Medicaid expansion on the ballot Tuesday

Expanding access to Medicaid will appear on Tuesday's ballot as Constitutional Amendment 2.

Medicaid is the federal health program that covers those who meet certain income, age or disability requirements.

Missouri adults with dependent children are only eligible currently if their household income doesn't exceed 22% of the federal poverty level, or about $3,792 annually for a two-person household. However, there's also access for children whose parents make more money. Missouri Treasurer Scott Fitzpatrick told the Southeast Missourian that children whose parents or guardians make less than 300% of the poverty level can already receive access to Medicaid.

The Affordable Care Act allowed for the expansion of Medicaid for those with incomes up to 138% of the federal poverty level, or about $23,791 for a two-person household. Missouri is reimbursed by the federal government for about 65% of its Medicaid costs. The expansion would raise that reimbursement to 90% -- at least initially, with the state on the hook for the balance.

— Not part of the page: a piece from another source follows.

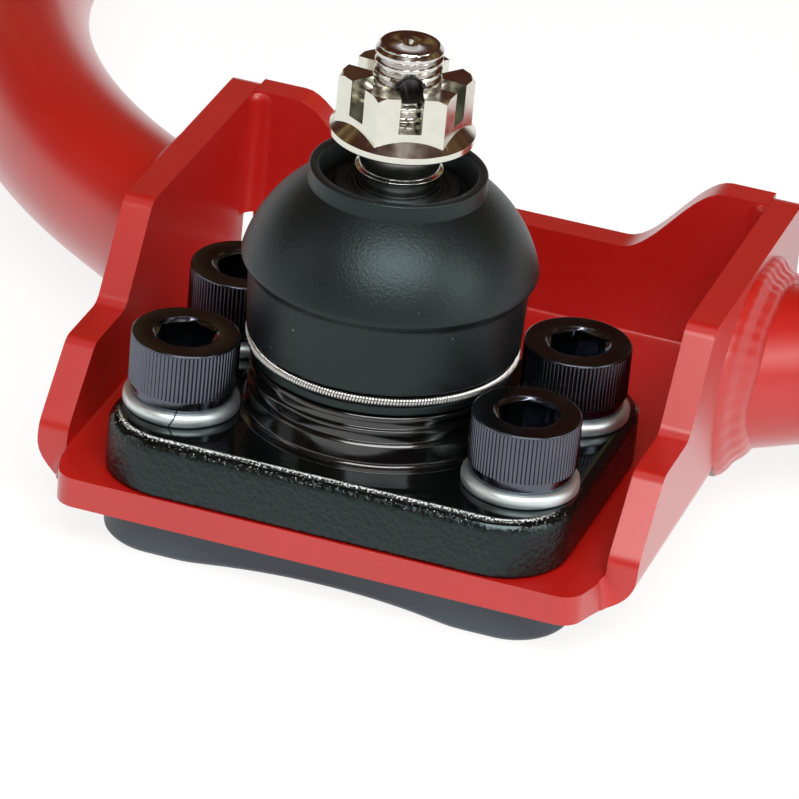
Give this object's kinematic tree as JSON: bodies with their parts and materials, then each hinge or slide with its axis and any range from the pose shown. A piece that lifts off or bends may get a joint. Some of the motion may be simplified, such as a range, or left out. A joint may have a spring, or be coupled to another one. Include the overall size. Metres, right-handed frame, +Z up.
{
  "type": "control arm",
  "caption": "Tubular steel upper control arm, A-shaped, powder coated red, with a bolted ball joint that slides in slots for camber and rubber pivot bushes.",
  "frame": {"origin": "middle of the pivot axis, halfway between the two bushes", "axes": "+X along the pivot axis, +Y from the ball joint towards the pivot, +Z up along the ball stud"},
  "size_m": [0.288, 0.247, 0.0795],
  "materials": {
    "red_powder_coat": "smooth red powder coat on steel, satin gloss",
    "black_e_coat": "black electrophoretic coat on a forging, semi-gloss with a fine dimple",
    "black_oxide": "black oxide on alloy steel, oiled, glossy",
    "slate_phosphate": "dark grey manganese phosphate, satin",
    "chloroprene_rubber": "moulded black chloroprene, matt with a soft sheen",
    "natural_rubber": "black natural rubber bonded to steel, matt",
    "zinc_plated_steel": "bright zinc plate, clear passivated",
    "stainless_wire": "drawn stainless spring wire",
    "nickel_plate": "bright nickel plate, slightly warm",
    "ground_steel": "turned and ground steel, bright",
    "hardened_steel": "hardened spring steel, dull grey",
    "acetal": "natural white acetal, matt"
  },
  "bodies": {
    "arm": {"tray": "red_powder_coat", "left_leg": "red_powder_coat", "right_leg": "red_powder_coat", "left_leg_weld": "red_powder_coat", "right_leg_weld": "red_powder_coat", "left_eye_weld": "red_powder_coat", "right_eye_weld": "red_powder_coat", "left_bush_eye": "red_powder_coat", "right_bush_eye": "red_powder_coat", "left_bush_shell": "zinc_plated_steel", "right_bush_shell": "zinc_plated_steel", "left_bush_rubber": "natural_rubber", "right_bush_rubber": "natural_rubber"},
    "ball_joint": {"ball_joint_housing": "black_e_coat", "lower_seat": "hardened_steel", "preload_spring": "hardened_steel", "end_cover": "black_e_coat", "clamp_plate": "slate_phosphate", "boot": "chloroprene_rubber", "boot_spring_ring": "stainless_wire", "front_left_cap_screw": "black_oxide", "front_right_cap_screw": "black_oxide", "back_left_cap_screw": "black_oxide", "back_right_cap_screw": "black_oxide", "front_left_spring_washer": "zinc_plated_steel", "front_right_spring_washer": "zinc_plated_steel", "back_left_spring_washer": "zinc_plated_steel", "back_right_spring_washer": "zinc_plated_steel"},
    "liner": {"ball_liner": "acetal"},
    "boot_collar": {"boot_seal_ring": "chloroprene_rubber"},
    "stud": {"ball_stud": "ground_steel", "castle_nut": "nickel_plate"},
    "left_pivot": {"left_inner_sleeve": "zinc_plated_steel"},
    "right_pivot": {"right_inner_sleeve": "zinc_plated_steel"}
  },
  "joints": [
    {"name": "camber_slide", "type": "slide", "parent": "arm", "child": "ball_joint", "axis": [0, 1, 0], "range_m": [0, 0.02]},
    {"name": "stud_swing", "type": "hinge", "parent": "ball_joint", "child": "liner", "pos_m": [0, -0.2, 0.0041], "axis": [1, 0, 0], "range_deg": [-24, 24], "deforming": ["boot"]},
    {"name": "stud_tilt", "type": "hinge", "parent": "liner", "child": "boot_collar", "pos_m": [0, -0.2, 0.0041], "axis": [0, 1, 0], "range_deg": [-20, 20], "deforming": ["boot"]},
    {"name": "stud_spin", "type": "hinge", "parent": "boot_collar", "child": "stud", "pos_m": [0, -0.2, 0.0041], "axis": [0, 0, 1], "continuous": true},
    {"name": "left_pivot_twist", "type": "hinge", "parent": "arm", "child": "left_pivot", "pos_m": [-0.12, 0, 0], "axis": [1, 0, 0], "range_deg": [-25, 25], "stiffness_Nm_per_rad": 20},
    {"name": "right_pivot_twist", "type": "hinge", "parent": "arm", "child": "right_pivot", "pos_m": [0.12, 0, 0], "axis": [1, 0, 0], "range_deg": [-25, 25], "stiffness_Nm_per_rad": 20}
  ]
}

Proponents say this is necessary to provide coverage to those most in need. Hospitals have championed Medicaid expansion, and the Missouri Chamber of Commerce endorsed it, calling it "a pro-jobs measure that will help fuel economic growth."

Supporters say Missouri is missing out on federal dollars that should be coming to the state and the Show Me State is at a competitive disadvantage compared to states where Medicaid expansion has been approved.

Opponents say the state can't afford this expansion of government. While the reimbursement percentage would increase, so would the number of eligible people and therefore overall costs to state government -- some say as much as $200 million per year. These individuals say cuts would have to be made in other areas, with education the most likely to be cut.

Some 37 states have approved Medicaid expansion, but Fitzpatrick said some now regret the decision. Meanwhile, only Texas and Alabama have lower Medicaid-eligibility caps.

This is a big issue for the state that will have a lasting impact. We encourage readers to educate themselves and make their own decisision before voting Tuesday.